Per concludere, sarebbero anche da analizzare i numeri del Paese in quarta posizione nella scala delle esecuzioni, ovvero gli Stati Uniti, la famigerata patria della democrazia, in cui sono state giustiziate 18 persone. Nonostante non sia un numero elevatissimo né in termini assoluti né in termini relativi (confrontandolo, per esempio, con i numeri registrati negli anni ’90 che erano di gran lunga superiori), c’è da considerare che esso segna una risalita rispetto al trend in discesa degli ultimi anni: la speranza è che si tratti di un’eccezione e non dell’inizio di una nuova tendenza opposta.

Ulteriori importanti statistiche

Risultano essere 5 invece gli Stati che, dopo un’importante pausa, hanno ripreso a far uso della pena di morte. Stiamo parlando di Afghanistan, Kuwait, Myanmar, Palestina e Singapore. Nel frattempo, il numero registrato di persone giustiziate per reati legati alla droga è più che raddoppiato nel 2022 rispetto all’anno precedente. Quest’ultimo dato è importante, perché questo tipo di esecuzione viola la legge internazionale sui diritti umani, secondo cui le condanne a morte dovrebbero essere eseguite solo per i “crimini più gravi”. Ne parla sempre Callamard:

In un crudele colpo di scena, quasi il 40% di tutte le esecuzioni conosciute sono avvenute per reati legati alla droga. È importante notare che spesso sono le persone provenienti da ambienti svantaggiati a essere colpite in modo sproporzionato da questa punizione insensibile. È tempo che i governi e le Nazioni Unite aumentino la pressione sui responsabili di queste palesi violazioni dei diritti umani e garantiscano l’introduzione di misure di salvaguardia internazionali

Se invece ci chiediamo quante sentenze di condanna a morte sono state emesse nel mondo nel 2022, notiamo come il numero sia rimasto quasi del tutto invariato rispetto al 2021. Se nell’anno precedente sono state emesse 2052 sentenze, l’anno scorso c’è stato addirittura un piccolo calo con 2016 sentenze.

Dopo il record di esecuzioni secondo Amnesty International, un barlume di speranza

In questo scenario desolante, alcuni dati ci permettono di prendere una boccata d’aria e di avere un barlume di speranza per il futuro.

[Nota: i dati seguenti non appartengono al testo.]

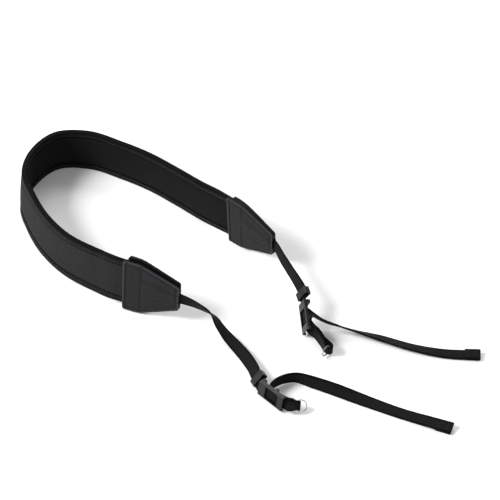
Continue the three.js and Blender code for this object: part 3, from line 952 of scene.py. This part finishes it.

Si contano infatti 6 Paesi che hanno abolito (totalmente o parzialmente) la condanna a morte nei propri sistemi legislativi. Kazakistan, Papua Nuova Guinea, Sierra Leone e Repubblica Centrafricana hanno abolito la pena di morte per tutti i reati, mentre la Guinea Equatoriale e lo Zambia hanno abolito la pena di morte solo per i reati ordinari.

Ad essi si aggiungono inoltre Liberia e Ghana, che hanno introdotto misure legislative per l’abolizione futura della pena di morte. Nello Sri Lanka e nelle Maldive invece è stato dichiarato che non si ricorrerà più all’uso della sentenza capitale; infine, nel parlamento della Malesia è stato presentato un disegno di legge per l’abolizione della pena di morte.

Nel conteggio del totale dei Paesi che hanno abolito la pena di morte, ad oggi ne troviamo quindi 112 che l’hanno abolita in maniera totale, mentre sono 9 i Paesi che l’hanno limitata in maniera parziale ma significativa.

Mentre molti Paesi continuano a consegnare la pena di morte alla pattumiera della storia, è tempo che altri ne seguano l’esempio.